We attribute the few exceptions to the nature of the heuristics that explore a limited part of the solution space.
When the number of SI test pattern grows, it is more important to optimize the test-architecture for both core-internal faults and interconnect SI faults. In Figure 14 , we vary the original SI test-pattern count while keeping the TAM width at 32 bits. We compare the test time obtained using the proposed method with the test time for the baseline method based on Goel and Marinissen [2002] . The number of (given) SI test patterns is increased from 100 to 5,000 for SOC g1023, and from 1,000 to 50,000 for SOC p34392 and p93791, respectively.

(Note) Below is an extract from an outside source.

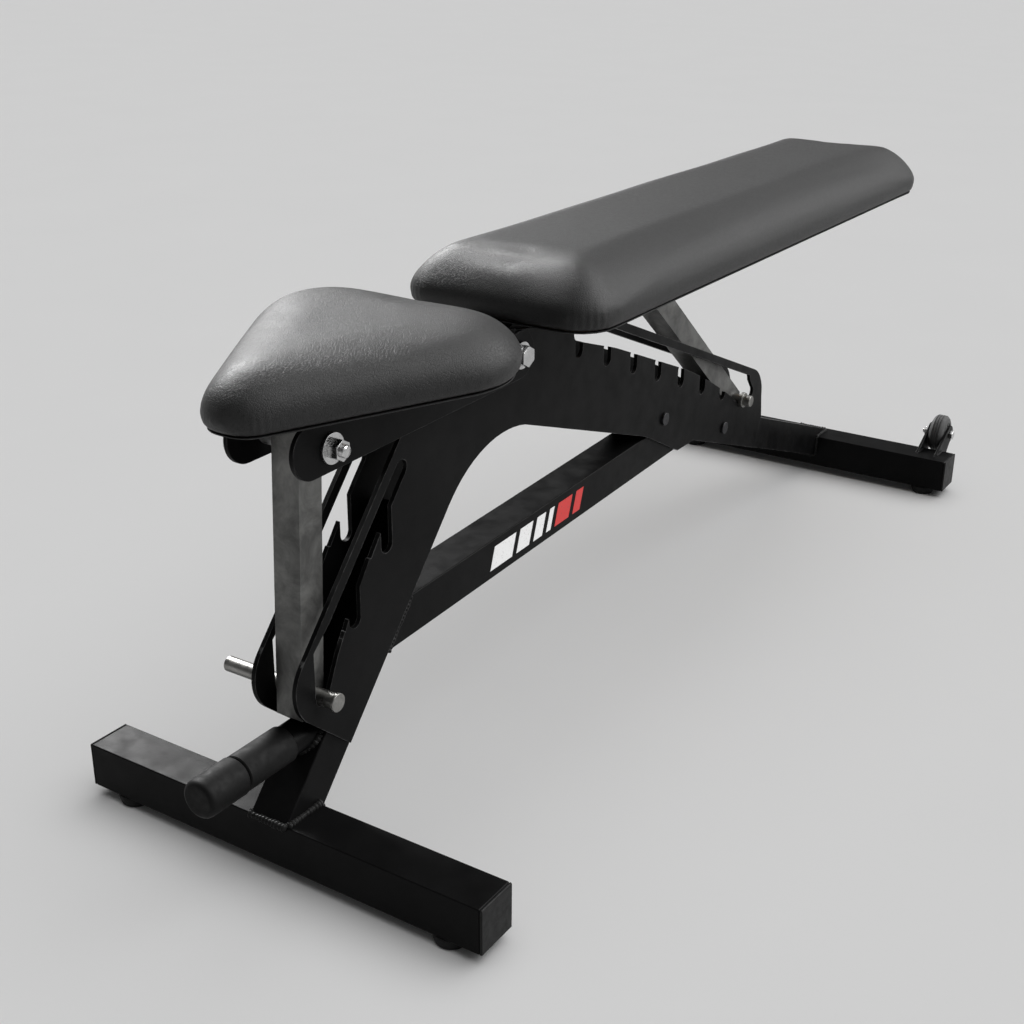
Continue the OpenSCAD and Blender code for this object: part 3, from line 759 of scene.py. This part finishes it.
def add_welds():
    half = 23.4
    paths = []
    for side in (-1, 1):
        x = side * half
        paths.append([at(x, 1, 62.3), at(x, 50, 62.3), at(x, 50.4, 50)])
    paths.append([at(-half, -0.8, 61.5), at(half, -0.8, 61.5)])
    paths.append([at(-half, 50.6, 49), at(half, 50.6, 49)])
    welds("weld_front_leg", paths, "frame", 0.0042)
    paths = []
    for side in (-1, 1):
        x = side * half
        paths.append([at(x, 1328.6, 30), at(x, 1328.6, 62.4), at(x, 1369, 62.4)])
    paths.append([at(-half, 1328.4, 29.5), at(half, 1328.4, 29.5)])
    paths.append([at(-half, 1370.5, 62.3), at(half, 1370.5, 62.3)])
    welds("weld_rear_leg", paths, "frame", 0.0038)
    low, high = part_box("handle_bar")
    radius = (high.x - low.x) / 2 / MM
    middle = (low.z + high.z) / 2 / MM
    loop = []
    steps = 48
    for k in range(steps + 1):
        a = TAU * k / steps
        z = middle + radius * math.sin(a)
        loop.append(at(radius * math.cos(a), leg_face(z, False) - 1.0, z))
    welds("weld_handle", [loop], "frame", 0.0042)
    corners = []
    for z_top in (False, True):
        y = 130.0
        for _ in range(20):
            y = leg_face(spine_z(y, z_top), True)
        corners.append((y + 0.3, spine_z(y, z_top)))
    (y0, z0), (y1, z1) = corners
    paths = [[at(s * half, y0, z0), at(s * half, y1, z1)] for s in (-1, 1)]
    paths.append([at(-half, y0, z0 - 0.3), at(half, y0, z0 - 0.3)])
    paths.append([at(-half, y1, z1 + 0.3), at(half, y1, z1 + 0.3)])
    welds("weld_spine_front", paths, "frame", 0.0030)
    spine_slope, leg_slope = math.tan(SPINE_ANGLE), math.tan(REAR_ANGLE)
    y = REAR_LEG_FROM[1] - SPINE_FROM[1] + SPINE_FROM[0] * spine_slope - REAR_LEG_FROM[0] * leg_slope
    y /= spine_slope - leg_slope
    z = spine_z(y, False) - 0.2
    welds("weld_spine_rear", [[at(-half, y, z), at(half, y, z)]], "frame", 0.0030)
    paths = []
    for name in ("wheel_bracket_left", "wheel_bracket_right"):
        low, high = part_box(name)
        y = FOOT_LOW.y + 1.379
        for x in (low.x, low.x + 0.004, high.x - 0.004, high.x):
            corner = Vector((x, y + 0.0004, 0.0622))
            paths.append([Vector((x, y + 0.0004, 0.030)), corner, Vector((x, y - 0.028, 0.0625))])
    welds("weld_wheel_brackets", paths, "frame", 0.0017)
    paths = []
    for side in (-1, 1):
        for y in (50, 207):
            for x in (35.7, 41.3):
                paths.append([at(side * x, y, 466 + y * 0.0125), at(side * x, y + 40, 466.5 + y * 0.0125)])
    welds("weld_seat_straps", paths, "seat", 0.0016)


def add_handle():
    low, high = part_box("handle_bar")
    centre = (low.x + high.x) / 2, (low.z + high.z) / 2
    origin = Vector((centre[0], 0, centre[1]))
    grip_low, grip_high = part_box("handle_grip")
    r = (grip_high.x - grip_low.x) / 2
    y0, y1 = grip_low.y, grip_high.y
    inner = (high.x - low.x) / 2 - 0.0004
    profile = [(y0, inner), (y0, r - 0.0012), (y0 + 0.0012, r)]
    profile += [(y1 - 0.0016, r), (y1, r - 0.0014), (y1, inner)]
    mesh = ring_lathe("handle_grip_sleeve", profile, origin, (0, 1, 0), 72)
    piece("handle_grip_sleeve", mesh, GRIP, "frame", ["handle_grip"])
    cap_low, cap_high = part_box("handle_end_cap")
    r = (cap_high.x - cap_low.x) / 2
    y0, y1 = cap_low.y, cap_high.y
    profile = [(y0 + 0.0008, 0.0), (y0 + 0.0006, r * 0.5), (y0 + 0.0002, r * 0.74), (y0 + 0.0006, r - 0.0036)]
    profile += [(y0 + 0.0018, r - 0.0018), (y0 + 0.0038, r - 0.0006), (y0 + 0.0066, r - 0.0001)]
    profile += [(y1 - 0.0014, r), (y1, r - 0.0012), (y1, 0.0)]
    profile = [(y, max(rad, 0.0002)) for y, rad in profile]
    mesh = lathe("handle_cap_turned", profile, origin, (0, 1, 0), 72)
    piece("handle_cap_turned", mesh, GRIP, "frame", ["handle_end_cap"])
    NODES["handle_bar"].data.materials.clear()
    NODES["handle_bar"].data.materials.append(BLACK)


def add_wheel(side):
    node = "wheel_" + side
    low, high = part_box(node)
    centre = Vector(JOINTS[node + "_hinge"]["pos_m"])
    middle = (low.x + high.x) / 2
    half = (high.x - low.x) / 2
    r = (high.z - low.z) / 2
    origin = (middle, centre.y, centre.z)
    shoulder = [(0.0, 0.0115), (0.0006, 0.0065), (0.0022, 0.0032), (0.0052, 0.0006)]
    rim = [(0.0012, 0.0125), (0.0016, 0.0160)]
    tyre = [(-half + inward, r - depth) for inward, depth in shoulder]
    for k in (-1, 0, 1):
        groove = k * half * 0.36
        tyre += [(groove - 0.0014, r), (groove - 0.0009, r - 0.0011)]
        tyre += [(groove + 0.0009, r - 0.0011), (groove + 0.0014, r)]
    tyre += [(half - inward, r - depth) for inward, depth in reversed(shoulder)]
    tyre += [(half - inward, r - depth) for inward, depth in rim]
    tyre += [(-half + inward, r - depth) for inward, depth in reversed(rim)]
    mesh = ring_lathe(node + "_tyre", tyre, origin, (1, 0, 0), 72)
    piece(node + "_tyre", mesh, TYRE, node, [node])
    bore = 0.0041
    face = [(0.0, bore), (0.0, 0.0085), (0.0025, 0.0090), (0.0028, r - 0.0170), (0.0014, r - 0.0158)]
    hub = [(-half + inward, radius) for inward, radius in face]
    hub += [(half - inward, radius) for inward, radius in reversed(face)]
    mesh = ring_lathe(node + "_hub", hub, origin, (1, 0, 0), 48)
    piece(node + "_hub", mesh, HUB, node)


def add_stripes():
    """Plain slanted bars printed on the spine's right-hand face."""
    _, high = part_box("spine_tube")
    x0, x1 = high.x - 0.0001, high.x + 0.00018
    slant, lower, upper = 9.0, 0.22, 0.80
    for name, material, spans in (
        ("stripe_white", WHITE_INK, ((352, 396), (405, 432), (441, 460), (469, 479))),
        ("stripe_red", RED_INK, ((488, 520), (529, 546))),
    ):
        verts, faces = [], []
        for y0, y1 in spans:
            base = len(verts)
            for x in (x0, x1):
                for y, share in ((y0, lower), (y1, lower), (y1 + slant, upper), (y0 + slant, upper)):
                    z = spine_z(y, False) + share * TUBE
                    p = at(0, y, z)
                    verts.append((x, p.y, p.z))
            for face in BOX_FACES:
                faces.append(tuple(base + i for i in face))
        piece(name, mesh_of(name, verts, faces), material, "frame")


# ---------------------------------------------------------------- stage

FLOOR_HALF = 40
WORLD_AS_LIGHT = 0.125
WORLD_AS_SEEN = 0.60


def soft_sun(name, toward, angle, energy, spare=None, only=None, blockers=()):
    """A wide distant light, from that direction. It can leave one object unlit, or light only one,
    and be shaded by the blockers alone."""
    data = bpy.data.lights.new(name, "SUN")
    data.energy = energy
    data.angle = math.radians(angle)
    lamp = bpy.data.objects.new(name, data)
    lamp.rotation_euler = (-Vector(toward)).to_track_quat("-Z", "Y").to_euler()
    bpy.context.scene.collection.objects.link(lamp)
    if spare or only:
        linked = bpy.data.collections.new(name + "_receivers")
        linked.objects.link(spare or only)
        linked.collection_objects[0].light_linking.link_state = "EXCLUDE" if spare else "INCLUDE"
        lamp.light_linking.receiver_collection = linked
    if blockers:
        shading = bpy.data.collections.new(name + "_blockers")
        for blocker in blockers:
            shading.objects.link(blocker)
        lamp.light_linking.blocker_collection = shading


def add_stage():
    size = FLOOR_HALF
    corners = [(-size, -size, 0), (size, -size, 0), (size, size, 0), (-size, size, 0)]
    mesh = bpy.data.meshes.new("floor")
    mesh.from_pydata(corners, [], [(0, 1, 2, 3)])
    floor = bpy.data.objects.new("floor", mesh)
    bpy.context.scene.collection.objects.link(floor)
    s = Shader("floor_paper", roughness=0.9, specular=0.1)
    s.colour(s.mix(s.noise(3, 2), (0.80, 0.80, 0.80), (0.82, 0.82, 0.82)))
    mesh.materials.append(s.material)
    world = bpy.data.worlds.new("studio")
    bpy.context.scene.world = world
    world.use_nodes = True
    sky = world.node_tree.nodes["Background"]
    sky.inputs["Color"].default_value = (1, 1, 1, 1)
    seen = world.node_tree.nodes.new("ShaderNodeLightPath").outputs["Is Camera Ray"]
    strength = world.node_tree.nodes.new("ShaderNodeMapRange")
    world.node_tree.links.new(seen, strength.inputs["Value"])
    strength.inputs["To Min"].default_value = WORLD_AS_LIGHT
    strength.inputs["To Max"].default_value = WORLD_AS_SEEN
    world.node_tree.links.new(strength.outputs[0], sky.inputs["Strength"])
    soft_sun("contact", (0.25, 0.40, 1), 60, 0.42)
    feet = [bpy.data.objects[node + "_finish"] for node in ("front_foot", "rear_foot", "rubber_feet")]
    soft_sun("floor_wash", (0.16, 0.26, 1), 84, 1.72, only=floor, blockers=feet)
    soft_sun("overhead", (0.12, 0.22, 1), 95, 0.95, spare=floor)
    soft_sun("key_back_left", (-0.74, 0.37, 0.56), 28, 5.1, spare=floor)
    soft_sun("fill_right", (0.62, 0.52, 0.60), 58, 3.6, spare=floor)
    bpy.context.scene.view_settings.view_transform = "Standard"


# ---------------------------------------------------------------- build

add_camera()
add_pads()
for node, material, slot, width in FRAME_WORK:
    finished(node, material, width)
add_threads()
add_welds()
add_handle()
add_wheel("left")
add_wheel("right")
add_stripes()
add_stage()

It can be observed that the gap between the two solutions becomes larger when the number of SI test patterns increases, which highlights the importance of optimizing the SOC test-architecture for interconnect SI faults for newer technology generations.
CONCLUSION
As feature sizes shrink with newer process technologies, and clock frequencies increase, the test cost due to interconnect signal integrity faults can be considerable. To cope with this problem, we have presented a new TAM optimization flow for core-based SOCs that considers test times for both core-internal logic and core-external signal integrity faults on interconnects. This is in contrast to prior work on test infrastructure design for core-based system-on-a-chip, which has focused on minimizing only the test time for core-internal logic. We have investigated the impact of interconnect SI tests on SOC test-architecture design and optimization. We have also presented a compaction method for SI test sets such that the test data volume is reduced. Experimental results for the ITC'02 benchmarks show that the proposed approach can significantly reduce the overall testing time for core-internal logic and core-external interconnects. The test times obtained using this approach are noticeably less than that obtained by a baseline based on the TR-Architect algorithm, which only considers the core-internal test time during optimization. As part of future work, we are considering the role of different core frequencies for reducing the test time [Xu and Nicolici 2006] . We are also investigating how interconnect layout information can be used for more effective test-infrastructure optimization.